The indicative underspend position at the end of the year was £5.2 million which had enabled the Authority to fund an increase in the provision for non-recovery of income (bad debt) by £931,000, an additional £1.2 million contribution to the cumulative DSG SEND Deficit on top of the £10 million previously planned, a carry forward of £2 million to support additional highways maintenance and drainage to help prevent potholes, and a transfer of £1.1 million to earmarked reserves to further support ongoing financial sustainability including modernisation and improvement in services.
The General Fund balance had been maintained at £16 million and earmarked reserves, excluding schools and non-schools carry forwards, had been maintained at just over £101 million after a net reduction of £6.5 million to support planned costs in the year.
Within services there were overspends reported primarily to the budgets for Integrated Adult Social Care and to Children and Young People's Futures. For the 2023/24 Budget, significant investment had been made to enable improvement in Children’s and Young People’s Futures services.
Investment in road infrastructure remains a pressure with total spend on highways safety defects (‘potholes’) reaching £9.3 million of which £1.8 million had been allocated to the capital programme through changing the capitalisation policy. The resulting £7.5 million exceeded the budget by £3.8 million. In a separate Report the Cabinet had been asked (May 2024) to increase the 2024/25 capital programme by £10 million to accelerate improvements in road infrastructure quality..
Detailed explanations of the final financial position for each service area were given in section 2 of the Report, but in summary;
The outturn position for the Integrated Adult Social Care service is an overspend of £2.4 million (0.7%). The overall position for Children’s and Young People's Futures was an overspend of £7.6 million (3.7%) against the final Budget of £207.4 million, which excluded the Dedicated Schools Grant funding and activity. The final Budget for Public Health, Communities and Prosperity was £32.9 million, and the outturn position showed an overall underspend of £1.5 million (4.5%). For Corporate Services (Legal and Democratic, People and Culture, Finance and Public Value and Digital Transformation and Business Support), the final 2023/24 Budget was £45.8 million with a net overall underspend of £990,000 (2.1%). The position for Climate Change, Environment and Transport after carry forward requests was an underspend of £1.7 million.
In summary, the Authority had operated within budget overall, maintained adequate reserves, reduced the DSG deficit and reduced the total level of external borrowing, all factors that made a positive contribution to managing financial risk and performance and meeting the financial sustainability priority.
Other influencing factors included the overall cost of the national staff pay award for 2023/24 which had been £1.7 million more than the budget estimate in February 2023 and a number of other issues were highlighted in section 2.30 - 2.42).

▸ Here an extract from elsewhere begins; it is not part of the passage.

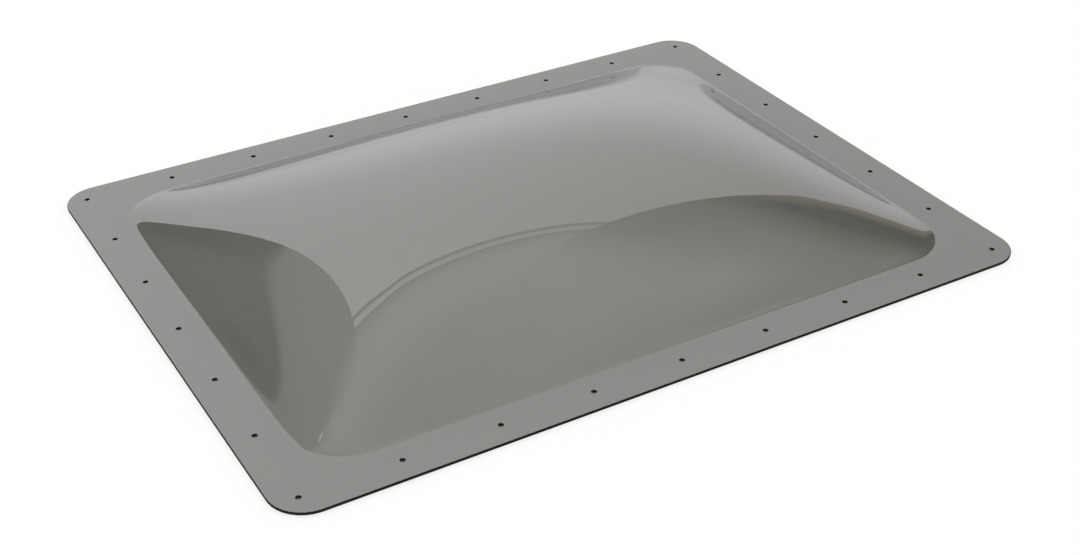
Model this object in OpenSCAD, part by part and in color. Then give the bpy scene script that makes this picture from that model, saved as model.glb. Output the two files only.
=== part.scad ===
// Outer dome of a caravan roof skylight with its sealing tape.
// One clear moulding: a flat flange with bolt holes all round and a pillow
// dome blown up from it, laid on four strips of tape stuck under the flange.
// X runs along the long side, Y runs front to back, Z is up.
// The origin is in the middle of the face that lies on the roof.

/* [Dome] */
// Length of the dome where it leaves the flange
dome_l = 762; // [500:0.2:900]
// Width of the dome where it leaves the flange
dome_w = 558.8; // [400:0.2:700]
// Height of the crown over the flange
dome_rise = 84; // [30:0.5:130]
// Corner radius of the dome in plan
dome_corner_r = 32; // [15:1:50]
// Wall left at the crown, where the sheet has stretched most
crown_t = 2.6; // [1.6:0.1:3.2]
// Size of the soft fillet between the flange and the dome
root_fillet = 2.3; // [0.5:0.1:6]

/* [Flange] */
// Flat width of the flange, from the dome to the outer edge
rim_w = 50.8; // [48:0.2:80]
// Thickness of the sheet in the flange
sheet_t = 3.2; // [2.6:0.1:5]
// Corner radius of the flange's outer edge
rim_corner_r = 38; // [5:1:60]

/* [Bolt holes] */
// Diameter of each bolt hole
hole_d = 5; // [3:0.1:7]
// Distance from the outer edge to the hole centres
hole_inset = 25.4; // [15:0.1:27]
// Distance wanted between neighbouring holes
hole_pitch = 101.6; // [50:0.1:200]

/* [Sealing tape] */
// Width of the tape
tape_w = 18; // [8:0.5:19]
// Thickness of the tape
tape_t = 1.6; // [1:0.1:4]
// Space between the tape and the bolt holes
tape_clear = 1.5; // [0.5:0.1:2.5]

/* [Hidden] */
$fn = 48;

smoke = [0.38, 0.39, 0.37, 0.8];
putty = [0.86, 0.85, 0.80];

// Half sides of the dome's base, the flange and the rectangle of hole centres
half_l = dome_l / 2;
half_w = dome_w / 2;
rim_half_l = half_l + rim_w;
rim_half_w = half_w + rim_w;
hole_half_l = rim_half_l - hole_inset;
hole_half_w = rim_half_w - hole_inset;

// Whole numbers of spaces between the holes along each side
spaces_l = round(2 * hole_half_l / hole_pitch);
spaces_w = round(2 * hole_half_w / hole_pitch);

// Outer edge of the taped rectangle, just inside the holes
tape_half_l = hole_half_l - hole_d / 2 - tape_clear;
tape_half_w = hole_half_w - hole_d / 2 - tape_clear;

// Faces of the dome: along a long side, along a short side, in a corner, and
// from the base up to the crown
long_steps = 20;
short_steps = 14;
corner_steps = 8;
up_steps = 18;
// How strongly the faces crowd together near the fillet
crowding = 1.8;

// Odd terms kept in the film's series
film_terms = 8;
// Small step for slopes, in millimetres
slope_step = 0.05;
// How far a cut runs past the face that it opens
cut_past = 1;

function cosh(v) = (exp(v) + exp(-v)) / 2;

function total(list, i = 0) = i < len(list) ? list[i] + total(list, i + 1) : 0;

// A thin film blown up over a rectangle: its height in arbitrary units
function film_raw(x, y) =
    let (rate = PI / dome_w)
    pow(half_w, 2) - pow(y, 2) - 32 * pow(half_w, 2) / pow(PI, 3) * total([
        for (k = [0 : film_terms - 1])
            let (n = 2 * k + 1)
            pow(-1, k) / pow(n, 3) * cosh(n * rate * x) / cosh(n * rate * half_l) * cos(90 * n * y / half_w)
    ]);

film_top = film_raw(0, 0);

// The same height as a share of the crown's
function film(x, y) = max(0, film_raw(x, y) / film_top);

// The film's share turned into millimetres, so that the short section is an arc
arc_rise = sqrt(pow(dome_rise + root_fillet, 2) - pow(root_fillet, 2));
arc_r = (pow(half_w, 2) + pow(arc_rise, 2)) / (2 * arc_rise);
function blown(x, y) = sqrt(pow(arc_r, 2) - pow(half_w, 2) * (1 - film(x, y))) - (arc_r - arc_rise);

// Height of the outer face over the flange, with the fillet at its foot
function rise_at(x, y) = sqrt(pow(blown(x, y), 2) + pow(root_fillet, 2)) - root_fillet;

// Slopes of the outer face along X and Y
function slope_at(x, y) = [
    rise_at(x + slope_step, y) - rise_at(x - slope_step, y),
    rise_at(x, y + slope_step) - rise_at(x, y - slope_step)
] / (2 * slope_step);

// The wall thins in step with how far the film has been blown
function wall_at(x, y) = sheet_t - (sheet_t - crown_t) * film(x, y);

function between(a, b, steps) = [for (i = [0 : steps - 1]) a + (b - a) * i / steps];

function corner(cx, cy, start) = [
    for (i = [0 : corner_steps - 1])
        let (angle = start + 90 * i / corner_steps)
        [cx + dome_corner_r * cos(angle), cy + dome_corner_r * sin(angle)]
];

// Outline of the dome's base, anticlockwise from the right end of the front
straight_x = half_l - dome_corner_r;
straight_y = half_w - dome_corner_r;
outline = concat(
    corner(straight_x, -straight_y, -90),
    [for (y = between(-straight_y, straight_y, short_steps)) [half_l, y]],
    corner(straight_x, straight_y, 0),
    [for (x = between(straight_x, -straight_x, long_steps)) [x, half_w]],
    corner(-straight_x, straight_y, 90),
    [for (y = between(straight_y, -straight_y, short_steps)) [-half_l, y]],
    corner(-straight_x, -straight_y, 180),
    [for (x = between(-straight_x, straight_x, long_steps)) [x, -half_w]]
);
around = len(outline);

// Share of the outline's size at each step up the dome, 1 at the base
function ring_share(k) = 1 - pow(k / up_steps, crowding);

function outer_point(p) = [p[0], p[1], sheet_t + rise_at(p[0], p[1])];

// A point on the inner face, one wall thickness straight in from the outer face
function inner_point(p) =
    let (slope = slope_at(p[0], p[1]), out = [-slope[0], -slope[1], 1])
    outer_point(p) - out / norm(out) * wall_at(p[0], p[1]);

outer_rings = [
    for (p = outline) [p[0], p[1], sheet_t],
    for (k = [1 : up_steps - 1], p = outline) outer_point(p * ring_share(k))
];
inner_rings = [
    for (p = outline) [p[0], p[1], 0],
    for (k = [1 : up_steps - 1], p = outline) inner_point(p * ring_share(k))
];
crown_points = [outer_point([0, 0]), inner_point([0, 0])];

// Numbers of the points: outer rings first, then inner rings, then the crown
inner_start = up_steps * around;
outer_crown = 2 * inner_start;
inner_crown = outer_crown + 1;

// Two faces for each patch of a ring, wound clockwise as seen from outside
function patch(a, b, c, d) = [[a, b, c], [a, c, d]];

function ring_faces(start, turned) = [
    for (k = [0 : up_steps - 2], i = [0 : around - 1])
        let (
            j = (i + 1) % around,
            low_a = start + k * around + i,
            low_b = start + k * around + j,
            high_a = low_a + around,
            high_b = low_b + around
        )
        each turned ? patch(low_a, low_b, high_b, high_a) : patch(low_a, high_a, high_b, low_b)
];

function crown_faces(start, tip, turned) = [
    for (i = [0 : around - 1])
        let (last = start + (up_steps - 1) * around, a = last + i, b = last + (i + 1) % around)
        turned ? [a, b, tip] : [a, tip, b]
];

foot_faces = [
    for (i = [0 : around - 1])
        let (j = (i + 1) % around)
        each patch(inner_start + i, i, j, inner_start + j)
];

// The blown shell, from the outline up to the crown
module dome_shell() {
    polyhedron(
        points = concat(outer_rings, inner_rings, crown_points),
        faces = concat(
            ring_faces(0, false),
            crown_faces(0, outer_crown, false),
            ring_faces(inner_start, true),
            crown_faces(inner_start, inner_crown, true),
            foot_faces
        ),
        convexity = 4
    );
}

module rounded_rectangle(half_x, half_y, r) {
    square([2 * half_x, 2 * (half_y - r)], center = true);
    square([2 * (half_x - r), 2 * half_y], center = true);
    for (sx = [-1, 1], sy = [-1, 1])
        translate([sx * (half_x - r), sy * (half_y - r)])
            circle(r);
}

module bolt_holes() {
    for (i = [0 : spaces_l], side = [-1, 1])
        translate([-hole_half_l + 2 * hole_half_l * i / spaces_l, side * hole_half_w, -cut_past])
            cylinder(d = hole_d, h = sheet_t + 2 * cut_past);
    for (i = [1 : spaces_w - 1], side = [-1, 1])
        translate([side * hole_half_l, -hole_half_w + 2 * hole_half_w * i / spaces_w, -cut_past])
            cylinder(d = hole_d, h = sheet_t + 2 * cut_past);
}

module flange() {
    difference() {
        linear_extrude(sheet_t)
            difference() {
                rounded_rectangle(rim_half_l, rim_half_w, rim_corner_r);
                polygon(outline);
            }
        bolt_holes();
    }
}

module outer_dome() {
    color(smoke)
        translate([0, 0, tape_t]) {
            flange();
            dome_shell();
        }
}

// A strip of tape between two opposite corners in plan
module tape(from, to) {
    color(putty)
        translate([from[0], from[1], 0])
            cube([to[0] - from[0], to[1] - from[1], tape_t]);
}

// The front and back strips run the full length, the other two butt against them
module tape_front() {
    tape([-tape_half_l, -tape_half_w], [tape_half_l, tape_w - tape_half_w]);
}

module tape_back() {
    tape([-tape_half_l, tape_half_w - tape_w], [tape_half_l, tape_half_w]);
}

module tape_left() {
    tape([-tape_half_l, tape_w - tape_half_w], [tape_w - tape_half_l, tape_half_w - tape_w]);
}

module tape_right() {
    tape([tape_half_l - tape_w, tape_w - tape_half_w], [tape_half_l, tape_half_w - tape_w]);
}

outer_dome();
tape_front();
tape_back();
tape_left();
tape_right();
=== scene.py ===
# %% [markdown]
# # A smoked skylight dome for a caravan roof
#
# The object is one blown sheet of smoked polycarbonate: a flat flange with a
# row of screw holes, and a soft pillow dome that rises from it. Four strips of
# sealing tape lie under the flange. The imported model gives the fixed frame:
# sizes, places and names. This script dresses it, one short cell at a time.

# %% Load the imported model
import math

import bmesh
import bpy
import numpy as np
from mathutils import Matrix, Vector


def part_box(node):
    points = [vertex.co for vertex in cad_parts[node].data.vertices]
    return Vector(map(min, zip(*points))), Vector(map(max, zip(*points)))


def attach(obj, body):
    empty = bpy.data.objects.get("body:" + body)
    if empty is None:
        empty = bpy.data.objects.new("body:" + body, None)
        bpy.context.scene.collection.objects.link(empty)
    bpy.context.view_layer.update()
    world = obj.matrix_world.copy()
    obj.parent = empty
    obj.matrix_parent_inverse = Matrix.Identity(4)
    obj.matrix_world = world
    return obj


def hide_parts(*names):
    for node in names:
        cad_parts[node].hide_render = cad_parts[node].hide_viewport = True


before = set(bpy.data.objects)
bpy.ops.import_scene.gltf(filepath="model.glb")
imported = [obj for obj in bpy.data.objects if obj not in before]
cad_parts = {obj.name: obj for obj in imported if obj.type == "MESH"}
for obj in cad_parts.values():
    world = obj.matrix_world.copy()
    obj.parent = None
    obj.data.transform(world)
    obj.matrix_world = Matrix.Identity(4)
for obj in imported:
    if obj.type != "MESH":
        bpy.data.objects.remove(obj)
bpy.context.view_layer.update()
print("packed nodes:", sorted(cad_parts))

# %% [markdown]
# ## The camera
#
# A camera is fitted once, from points whose real places are known. Here the
# screw holes gave it: they sit on a known grid, so one position, one turn and
# one lens put all of them where they belong. The matrix is built from the
# directions to the right, up and forward, which says more than three angles.

# %% Place the camera
CAMERA_AT = Vector((-0.78018, -1.37406, 0.94148))
LOOK = Vector((0.42273, 0.72942, -0.53782)).normalized()
RIGHT = Vector((0.86361, -0.50413, -0.00491)).normalized()

camera = bpy.data.objects.new("camera", bpy.data.cameras.new("camera"))
camera.data.sensor_width = 36
camera.data.lens = 54.87
up = RIGHT.cross(LOOK)
axes = Matrix((RIGHT, up, -LOOK)).transposed()
camera.matrix_world = Matrix.Translation(CAMERA_AT) @ axes.to_4x4()
bpy.context.scene.collection.objects.link(camera)
bpy.context.scene.camera = camera
bpy.context.scene.view_settings.view_transform = "Standard"
print("camera looks down by", round(math.degrees(math.asin(-LOOK.z)), 1), "degrees")

# %% [markdown]
# ## Sizes
#
# All lengths are in metres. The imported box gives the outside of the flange, 34
# by 26 inches. The dome leaves it along a rounded rectangle, a little under two
# inches in from the edge. The sheet lies on the tape, so its underside is one
# tape thickness up. Sizes that pair up, such as RIM, hold the half length and
# the half width.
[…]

The Better Care Fund (BCF), which was a pooled budget between the NHS Integrated Care Board and the Authority, for 2023/24 was reporting an overspend of £1.8 million (1.4%). The table on page 23 of the Report gave further detail.
The matter having been debated and the other relevant factors as set out in the Director’s Report having been considered:
it was MOVED by Councillor Twiss, SECONDED by Councillor Hart, and
RESOLVED
(a) that the key Operating Principles of the Authority to deliver financial sustainability and continue to support the priority focus on improving financial management, control, accountability and capability across services be noted;
(b) that the draft outturn for 2023/24 be noted, after carry forwards and contributions to and from balances, reserves and provisions, shows an increase in the General Fund Balance of £55,000 against the approved revenue budget;
(c) that the 2023/24 revenue outturn is approved, including transactions on earmarked reserves and provisions, spending against budget, treatment of over and under spending and the implications for balances, as set out in the tables and the narrative of the report;
(d) that any variances in the final returns from Districts for business rates grants and pooling gain be taken to the Business Rates Risk Management Reserve;
(e) that the 2023/24 capital outturn is approved including spending against budget and proposed carry forwards, in accordance with the tables;
(f) that the use of capital finance as set out in the Determination of Capital Finance section 11 of the report is approved;
(g) that a total of £9.8 million is set aside from revenue resources as Minimum Revenue Provision for the repayment of capital borrowing;
(h) that the Prudential Indicators, as set out in section 10 of the Report, be noted;
(i) that the total monies owing to the Council, as at 31st March 2024, be noted; and
(j) that the Finance and Public Value Directorate be thanked for their exceptional work, under pressure and with strict deadlines, in delivering the outturn report.